PROBLEM REQUIREMENTS
Return each line of the material verbatim.

Object data in JSON
__________
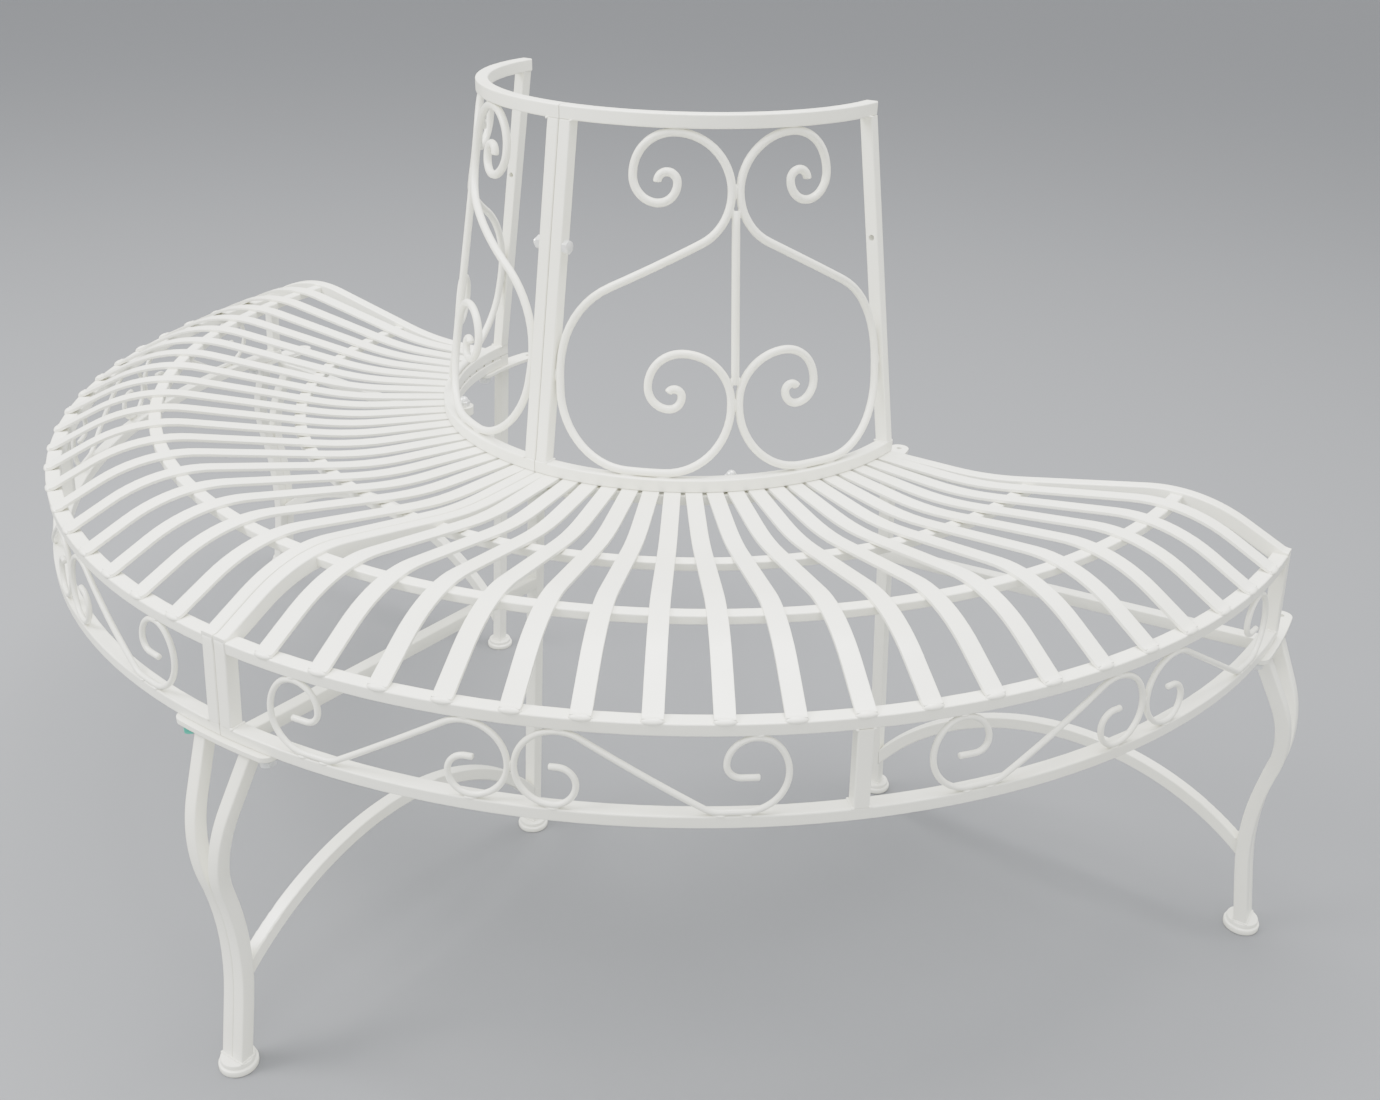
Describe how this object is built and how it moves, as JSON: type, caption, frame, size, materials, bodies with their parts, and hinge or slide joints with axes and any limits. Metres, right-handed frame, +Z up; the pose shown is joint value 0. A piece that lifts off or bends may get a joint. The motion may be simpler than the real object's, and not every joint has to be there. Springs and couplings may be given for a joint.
{
  "type": "tree bench",
  "caption": "Half-round garden bench that stands around a tree: curved slatted seat, scrolled backrest facing outward, scrolled apron, arched leg frames.",
  "frame": {"origin": "on the ground, under the middle of the bounding box", "axes": "+Z up, the seat faces -Y, +X to the right seen from the front, the tree stands on the +Y side"},
  "size_m": [1.583, 0.8525, 0.843],
  "materials": {
    "frame_paint": "satin",
    "fastener_zinc": "satin"
  },
  "bodies": {
    "root": {"right_rim_upper": "frame_paint", "right_rim_lower": "frame_paint", "right_seat_inner_rail": "frame_paint", "right_back_bottom_rail": "frame_paint", "right_back_top_rail": "frame_paint", "right_outer_bearer": "frame_paint", "right_inner_bearer": "frame_paint", "right_slats": "frame_paint", "right_side_rail_seam": "frame_paint", "right_side_rail_end": "frame_paint", "right_back_post_seam": "frame_paint", "right_back_post_end": "frame_paint", "right_apron_posts": "frame_paint", "right_apron_scrolls": "frame_paint", "right_back_scrolls": "frame_paint", "right_back_rod": "frame_paint", "right_mid_lugs": "frame_paint", "left_rim_upper": "frame_paint", "left_rim_lower": "frame_paint", "left_seat_inner_rail": "frame_paint", "left_back_bottom_rail": "frame_paint", "left_back_top_rail": "frame_paint", "left_outer_bearer": "frame_paint", "left_inner_bearer": "frame_paint", "left_slats": "frame_paint", "left_side_rail_seam": "frame_paint", "left_side_rail_end": "frame_paint", "left_back_post_seam": "frame_paint", "left_back_post_end": "frame_paint", "left_apron_posts": "frame_paint", "left_apron_scrolls": "frame_paint", "left_back_scrolls": "frame_paint", "left_back_rod": "frame_paint", "left_mid_lugs": "frame_paint", "left_end_outer_leg": "frame_paint", "left_end_plates": "frame_paint", "left_end_inner_leg": "frame_paint", "left_end_stay_bar": "frame_paint", "left_end_arch_brace": "frame_paint", "left_end_feet": "frame_paint", "seam_outer_leg": "frame_paint", "seam_plates": "frame_paint", "seam_inner_leg": "frame_paint", "seam_stay_bar": "frame_paint", "seam_arch_brace": "frame_paint", "seam_feet": "frame_paint", "right_end_outer_leg": "frame_paint", "right_end_plates": "frame_paint", "right_end_inner_leg": "frame_paint", "right_end_stay_bar": "frame_paint", "right_end_arch_brace": "frame_paint", "right_end_feet": "frame_paint", "leg_bolts": "fastener_zinc", "leg_washers": "fastener_zinc", "lug_bolts": "fastener_zinc", "lug_nuts": "fastener_zinc", "seam_bolt": "fastener_zinc", "seam_nut": "fastener_zinc"}
  },
  "joints": []
}
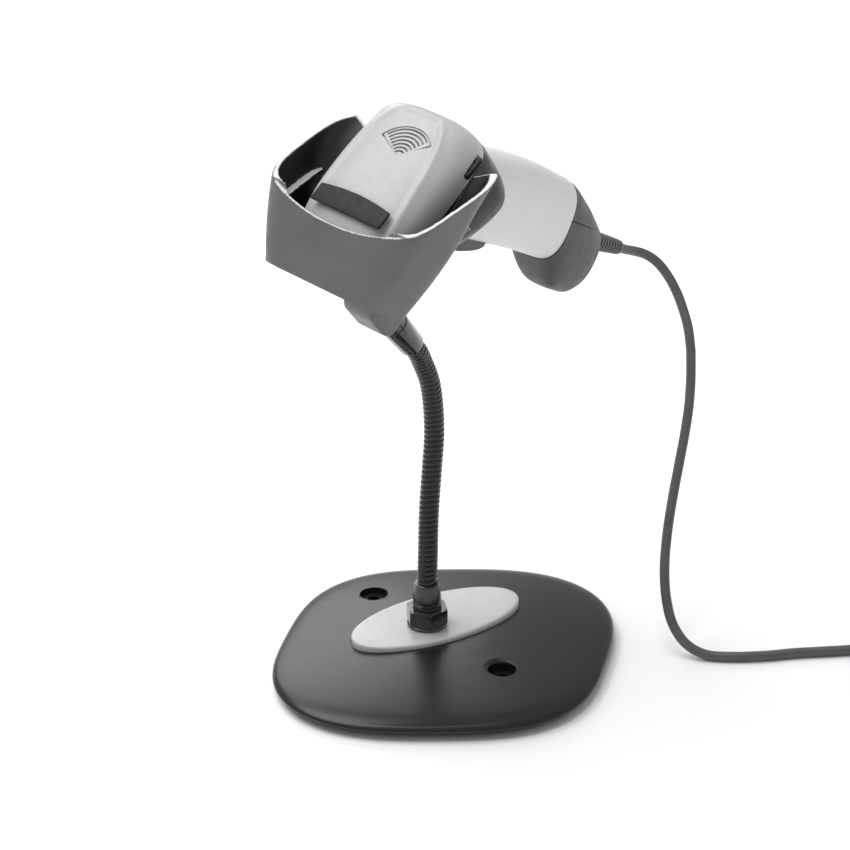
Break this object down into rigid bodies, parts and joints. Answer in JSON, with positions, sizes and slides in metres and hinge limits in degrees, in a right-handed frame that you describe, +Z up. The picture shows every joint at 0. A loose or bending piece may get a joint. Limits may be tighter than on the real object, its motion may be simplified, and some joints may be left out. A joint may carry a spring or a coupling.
{
  "type": "barcode scanner with stand",
  "caption": "Hand-held barcode scanner resting nose down in the cup of a flexible gooseneck stand with a weighted base, with its USB cable.",
  "frame": {"origin": "centre of the underside of the base's rubber mat, on the surface it stands on", "axes": "+Z up, -Y the way the scanner looks and leans, +Y towards the handle and the cable, +X to the stand's left as it faces -Y"},
  "size_m": [0.2845, 0.2985, 0.283],
  "materials": {
    "base_plastic": "satin black moulding",
    "pad_metal": "satin light grey",
    "rubber": "matt",
    "steel": "zinc plated",
    "black_steel": "gloss black",
    "hose_steel": "black wound strip",
    "cup_plastic": "fine satin texture",
    "light_plastic": "fine satin texture",
    "dark_plastic": "satin",
    "cap_plastic": "satin",
    "window": "polished red filter",
    "led_lens": "smoked",
    "brass": "turned",
    "mirror": "first-surface",
    "circuit_board": "solder resist",
    "cable_jacket": "satin vinyl"
  },
  "bodies": {
    "stand_base": {"foot_mat": "rubber", "base_shell": "base_plastic", "ballast_plate": "steel", "ballast_screw_1": "steel", "ballast_screw_2": "steel", "ballast_screw_3": "steel", "ballast_screw_4": "steel", "top_pad": "pad_metal", "foot_washer": "black_steel", "foot_nut": "black_steel", "lock_nut": "steel", "neck_stud": "steel", "lower_collar": "black_steel", "hose_lower": "hose_steel", "cable_run": "cable_jacket", "cable_coil": "cable_jacket", "coil_tie": "dark_plastic", "usb_overmould": "cable_jacket", "usb_shell": "steel", "usb_contact_block": "dark_plastic"},
    "cup": {"hose_upper": "hose_steel", "upper_collar": "black_steel", "cup_bracket": "cup_plastic", "cup_shell": "cup_plastic"},
    "scanner": {"top_shell": "light_plastic", "body_shell": "dark_plastic", "handle_shell": "light_plastic", "end_cap": "cap_plastic", "nose_bezel": "rubber", "scan_window": "window", "label_plate": "dark_plastic", "beeper_grille": "light_plastic", "led_window": "led_lens", "case_screw_1": "steel", "case_screw_2": "steel", "scan_chassis": "steel", "laser_module": "brass", "mirror_coil": "brass", "collector_mirror": "mirror", "photodiode": "dark_plastic", "main_board": "circuit_board", "processor": "dark_plastic", "beeper": "dark_plastic", "trigger_pin": "steel", "trigger_switch": "dark_plastic", "cable_connector": "dark_plastic", "strain_relief": "cable_jacket", "cable_pigtail": "cable_jacket"},
    "trigger": {"trigger": "cap_plastic"},
    "scan_mirror": {"scan_mirror": "mirror"}
  },
  "joints": [
    {"name": "neck_bend", "type": "hinge", "parent": "stand_base", "child": "cup", "pos_m": [-0.01, 0.001, 0.115], "axis": [0.9903, 0.1392, 0], "range_deg": [-20, 25], "deforming": ["cable_run", "cable_pigtail"]},
    {"name": "scanner_lift", "type": "slide", "parent": "cup", "child": "scanner", "axis": [0.0166, 0.445, 0.8954], "range_m": [0, 0.09], "deforming": ["cable_pigtail"]},
    {"name": "trigger_pull", "type": "hinge", "parent": "scanner", "child": "trigger", "pos_m": [-0.00128, -0.00209, 0.22569], "axis": [0.9865, 0.1386, -0.0872], "range_deg": [0, 6], "stiffness_Nm_per_rad": 0.3, "springref_deg": -5.73},
    {"name": "mirror_sweep", "type": "hinge", "parent": "scanner", "child": "scan_mirror", "pos_m": [0.00501, -0.03623, 0.24256], "axis": [-0.1527, 0.5863, -0.7956], "range_deg": [-10, 10], "stiffness_Nm_per_rad": 0.003}
  ]
}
__________
EXERCISE RESPONSE
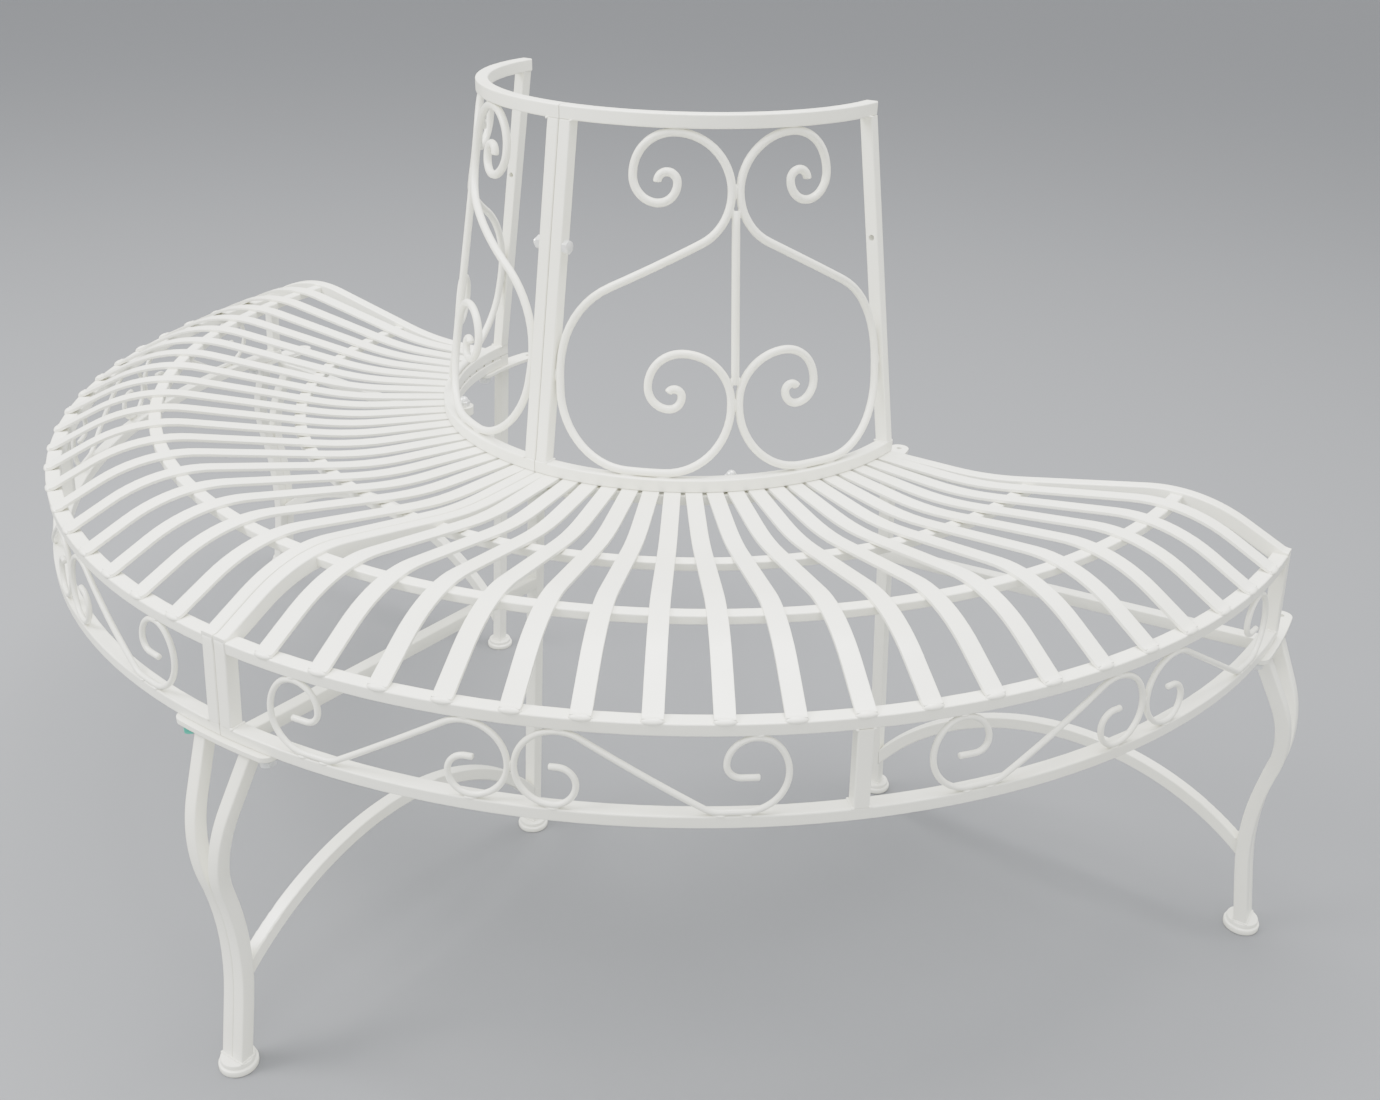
Describe how this object is built and how it moves, as JSON: type, caption, frame, size, materials, bodies with their parts, and hinge or slide joints with axes and any limits. Metres, right-handed frame, +Z up; the pose shown is joint value 0. A piece that lifts off or bends may get a joint. The motion may be simpler than the real object's, and not every joint has to be there. Springs and couplings may be given for a joint.
{
  "type": "tree bench",
  "caption": "Half-round garden bench that stands around a tree: curved slatted seat, scrolled backrest facing outward, scrolled apron, arched leg frames.",
  "frame": {"origin": "on the ground, under the middle of the bounding box", "axes": "+Z up, the seat faces -Y, +X to the right seen from the front, the tree stands on the +Y side"},
  "size_m": [1.583, 0.8525, 0.843],
  "materials": {
    "frame_paint": "satin",
    "fastener_zinc": "satin"
  },
  "bodies": {
    "root": {"right_rim_upper": "frame_paint", "right_rim_lower": "frame_paint", "right_seat_inner_rail": "frame_paint", "right_back_bottom_rail": "frame_paint", "right_back_top_rail": "frame_paint", "right_outer_bearer": "frame_paint", "right_inner_bearer": "frame_paint", "right_slats": "frame_paint", "right_side_rail_seam": "frame_paint", "right_side_rail_end": "frame_paint", "right_back_post_seam": "frame_paint", "right_back_post_end": "frame_paint", "right_apron_posts": "frame_paint", "right_apron_scrolls": "frame_paint", "right_back_scrolls": "frame_paint", "right_back_rod": "frame_paint", "right_mid_lugs": "frame_paint", "left_rim_upper": "frame_paint", "left_rim_lower": "frame_paint", "left_seat_inner_rail": "frame_paint", "left_back_bottom_rail": "frame_paint", "left_back_top_rail": "frame_paint", "left_outer_bearer": "frame_paint", "left_inner_bearer": "frame_paint", "left_slats": "frame_paint", "left_side_rail_seam": "frame_paint", "left_side_rail_end": "frame_paint", "left_back_post_seam": "frame_paint", "left_back_post_end": "frame_paint", "left_apron_posts": "frame_paint", "left_apron_scrolls": "frame_paint", "left_back_scrolls": "frame_paint", "left_back_rod": "frame_paint", "left_mid_lugs": "frame_paint", "left_end_outer_leg": "frame_paint", "left_end_plates": "frame_paint", "left_end_inner_leg": "frame_paint", "left_end_stay_bar": "frame_paint", "left_end_arch_brace": "frame_paint", "left_end_feet": "frame_paint", "seam_outer_leg": "frame_paint", "seam_plates": "frame_paint", "seam_inner_leg": "frame_paint", "seam_stay_bar": "frame_paint", "seam_arch_brace": "frame_paint", "seam_feet": "frame_paint", "right_end_outer_leg": "frame_paint", "right_end_plates": "frame_paint", "right_end_inner_leg": "frame_paint", "right_end_stay_bar": "frame_paint", "right_end_arch_brace": "frame_paint", "right_end_feet": "frame_paint", "leg_bolts": "fastener_zinc", "leg_washers": "fastener_zinc", "lug_bolts": "fastener_zinc", "lug_nuts": "fastener_zinc", "seam_bolt": "fastener_zinc", "seam_nut": "fastener_zinc"}
  },
  "joints": []
}
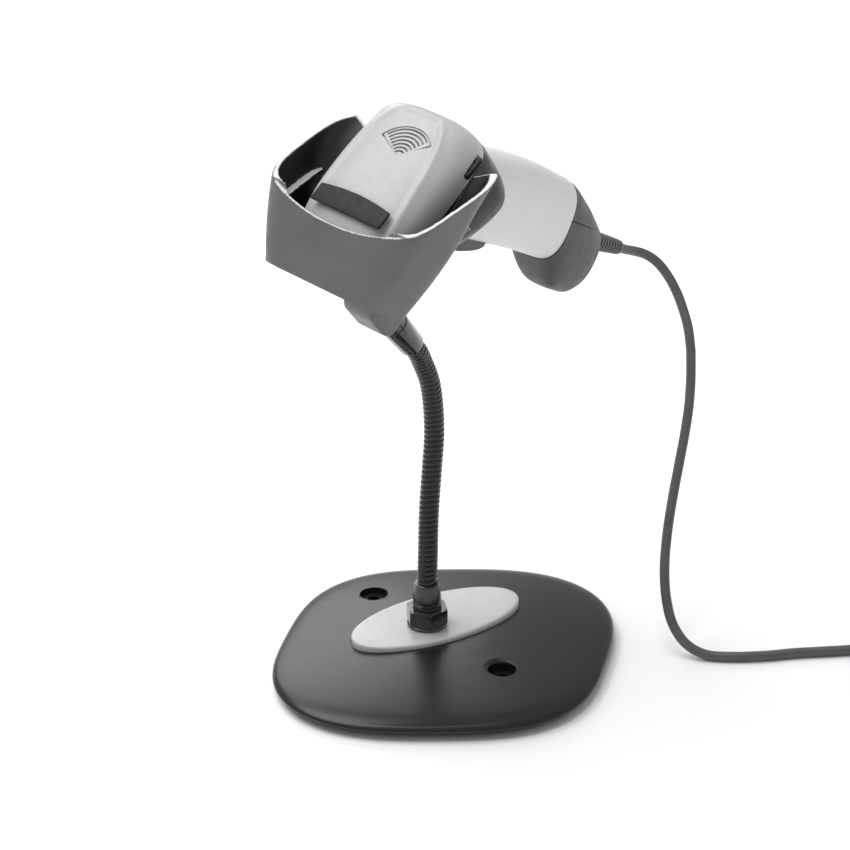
Break this object down into rigid bodies, parts and joints. Answer in JSON, with positions, sizes and slides in metres and hinge limits in degrees, in a right-handed frame that you describe, +Z up. The picture shows every joint at 0. A loose or bending piece may get a joint. Limits may be tighter than on the real object, its motion may be simplified, and some joints may be left out. A joint may carry a spring or a coupling.
{
  "type": "barcode scanner with stand",
  "caption": "Hand-held barcode scanner resting nose down in the cup of a flexible gooseneck stand with a weighted base, with its USB cable.",
  "frame": {"origin": "centre of the underside of the base's rubber mat, on the surface it stands on", "axes": "+Z up, -Y the way the scanner looks and leans, +Y towards the handle and the cable, +X to the stand's left as it faces -Y"},
  "size_m": [0.2845, 0.2985, 0.283],
  "materials": {
    "base_plastic": "satin black moulding",
    "pad_metal": "satin light grey",
    "rubber": "matt",
    "steel": "zinc plated",
    "black_steel": "gloss black",
    "hose_steel": "black wound strip",
    "cup_plastic": "fine satin texture",
    "light_plastic": "fine satin texture",
    "dark_plastic": "satin",
    "cap_plastic": "satin",
    "window": "polished red filter",
    "led_lens": "smoked",
    "brass": "turned",
    "mirror": "first-surface",
    "circuit_board": "solder resist",
    "cable_jacket": "satin vinyl"
  },
  "bodies": {
    "stand_base": {"foot_mat": "rubber", "base_shell": "base_plastic", "ballast_plate": "steel", "ballast_screw_1": "steel", "ballast_screw_2": "steel", "ballast_screw_3": "steel", "ballast_screw_4": "steel", "top_pad": "pad_metal", "foot_washer": "black_steel", "foot_nut": "black_steel", "lock_nut": "steel", "neck_stud": "steel", "lower_collar": "black_steel", "hose_lower": "hose_steel", "cable_run": "cable_jacket", "cable_coil": "cable_jacket", "coil_tie": "dark_plastic", "usb_overmould": "cable_jacket", "usb_shell": "steel", "usb_contact_block": "dark_plastic"},
    "cup": {"hose_upper": "hose_steel", "upper_collar": "black_steel", "cup_bracket": "cup_plastic", "cup_shell": "cup_plastic"},
    "scanner": {"top_shell": "light_plastic", "body_shell": "dark_plastic", "handle_shell": "light_plastic", "end_cap": "cap_plastic", "nose_bezel": "rubber", "scan_window": "window", "label_plate": "dark_plastic", "beeper_grille": "light_plastic", "led_window": "led_lens", "case_screw_1": "steel", "case_screw_2": "steel", "scan_chassis": "steel", "laser_module": "brass", "mirror_coil": "brass", "collector_mirror": "mirror", "photodiode": "dark_plastic", "main_board": "circuit_board", "processor": "dark_plastic", "beeper": "dark_plastic", "trigger_pin": "steel", "trigger_switch": "dark_plastic", "cable_connector": "dark_plastic", "strain_relief": "cable_jacket", "cable_pigtail": "cable_jacket"},
    "trigger": {"trigger": "cap_plastic"},
    "scan_mirror": {"scan_mirror": "mirror"}
  },
  "joints": [
    {"name": "neck_bend", "type": "hinge", "parent": "stand_base", "child": "cup", "pos_m": [-0.01, 0.001, 0.115], "axis": [0.9903, 0.1392, 0], "range_deg": [-20, 25], "deforming": ["cable_run", "cable_pigtail"]},
    {"name": "scanner_lift", "type": "slide", "parent": "cup", "child": "scanner", "axis": [0.0166, 0.445, 0.8954], "range_m": [0, 0.09], "deforming": ["cable_pigtail"]},
    {"name": "trigger_pull", "type": "hinge", "parent": "scanner", "child": "trigger", "pos_m": [-0.00128, -0.00209, 0.22569], "axis": [0.9865, 0.1386, -0.0872], "range_deg": [0, 6], "stiffness_Nm_per_rad": 0.3, "springref_deg": -5.73},
    {"name": "mirror_sweep", "type": "hinge", "parent": "scanner", "child": "scan_mirror", "pos_m": [0.00501, -0.03623, 0.24256], "axis": [-0.1527, 0.5863, -0.7956], "range_deg": [-10, 10], "stiffness_Nm_per_rad": 0.003}
  ]
}